Office to hotel conversions a ‘huge opportunity’
Serviced apartment operator Veriu has struck a deal to convert a mostly vacant office building in Canberra into a new hotel, and is in talks to undertake more of these projects in a strategy that could offer hope for other landlords seeking to revive defunct commercial buildings.
Veriu and local development company Crispin’s is in the process of converting the Tuggeranong Innovation Centre on Anketell Street in the Tuggeranong town centre into a 76-key Punthill hotel, due to open in the middle of next year.
The Canberra Institute of Technology is using part of the building as a campus, and the other 70 per cent is vacant office space.
The building was previously occupied by the ACT government.
Veriu chief executive Zed Sanjana said the group wanted to quadruple its apartment hotel network to 80 properties by the early 2030s, and was getting many inquiries from office owners.
“This is the first one for us, but on two or three others we are not far away from getting commitments from landlords to invest [in a hotel conversion project],” Mr Sanjana told The Australian Financial Review.
“It’s a huge opportunity because construction costs are so significant,” he said.
“Re-adapting existing underutilised office space in prime locations is a really attractive proposition for us because it allows us to minimise construction costs and complete projects much more quickly in markets where we’ve identified growing demand for quality CBD and suburban assets.”
It is expected to cost about $10 million to convert the Tuggeranong office building into a new Punthill hotel.
In return, the developer will lock in one long-term hotel tenant on a minimum 15-year lease compared with securing one or more traditional office tenants, which need the incentive of much shorter leases.
With office vacancy rates above 14 per cent in Sydney and more than 16 per cent in Melbourne, many landlords will be eyeing up adaptive reuse of their buildings.
However, many office buildings, especially large ones with deep floor plates would not suit conversion to hotel rooms, Mr Sanjana warned.
“The challenge is finding the right opportunity. You only need seven to eight metres of depth, but some offices may have 20 metres of depth, which doesn’t offer the efficiencies to make it work.”

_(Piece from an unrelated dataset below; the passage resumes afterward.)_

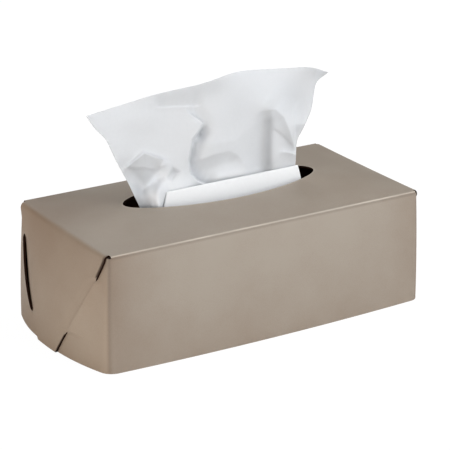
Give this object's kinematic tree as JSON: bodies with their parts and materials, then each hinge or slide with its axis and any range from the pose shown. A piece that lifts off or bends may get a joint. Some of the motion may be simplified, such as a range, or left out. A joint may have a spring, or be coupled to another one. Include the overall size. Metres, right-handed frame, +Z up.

Small office towers with a central core and at least three aspects where you can fit rooms around the building presented the best opportunities, Mr Sanjana said.
Alongside office conversions, Veriu, which was founded by Alex Thorpe and Rhys Williams (Mr Sanjana, who previously led Quest, joined as CEO and an equity partner in 2018) is rolling out new hotels across NSW and Victoria
Its latest is the 95-room Veriu Collingwood, which opened in June within Rich Lister Tim Gurner’s Atelier Residences development on Johnston Street.
In June, Veriu opened 52-key Punthill Parramatta, its second NSW property under this brand. Its largest hotel to date, the 184-key Veriu Macquarie Park, is under construction and due to be completed next year.
Veriu is partnering with Sarkis Nassif’s Holdmark Property Group on the Macquarie Park project and on a Punthill hotel in Ryde in Sydney’s north-west.
A Punthill hotel in Maitland will open in April followed by a Punthill in Liverpool in 2025, while construction has also started on Punthill Sunshine in Melbourne’s west.
These form part of about 20 hotel projects at various stages of development, which combined with 21 operating hotels, puts Veriu half-way towards its goal of operating 80 hotels within 10 years.
Driving this growth has been a rebound in operating performance post-COVID, with occupancy rates in the high 80 per cent range and daily rates that are 15 per cent to 20 per cent higher than the pre-pandemic period.
Having grown exponentially from just 5 per cent of the market in the early 1990s to about 30 per cent currently as groups such as Quest, TFE and Meriton have expanded, Mr Sanjana said serviced apartments were now “one of the most bankable investments” in terms of getting new accommodation product to market and “more feasible than traditional hotel product”.
“There is certainly enough demand from developers for what we do and certainly enough demand in the market,” Mr Sanjana said.
With Veriu operating under a lease model – in contrast to most hotel companies that operate under management agreements – Mr Sanjana said it was important to get a good chunk of corporate business locked in each month to cover the rent.
“Thirty to 40 per cent of our business is underpinned by the long-stay corporate market – those guests staying more than two weeks,” he said.
“Shorter stay corporates make up 20 per cent to 30 per cent and the rest is leisure.”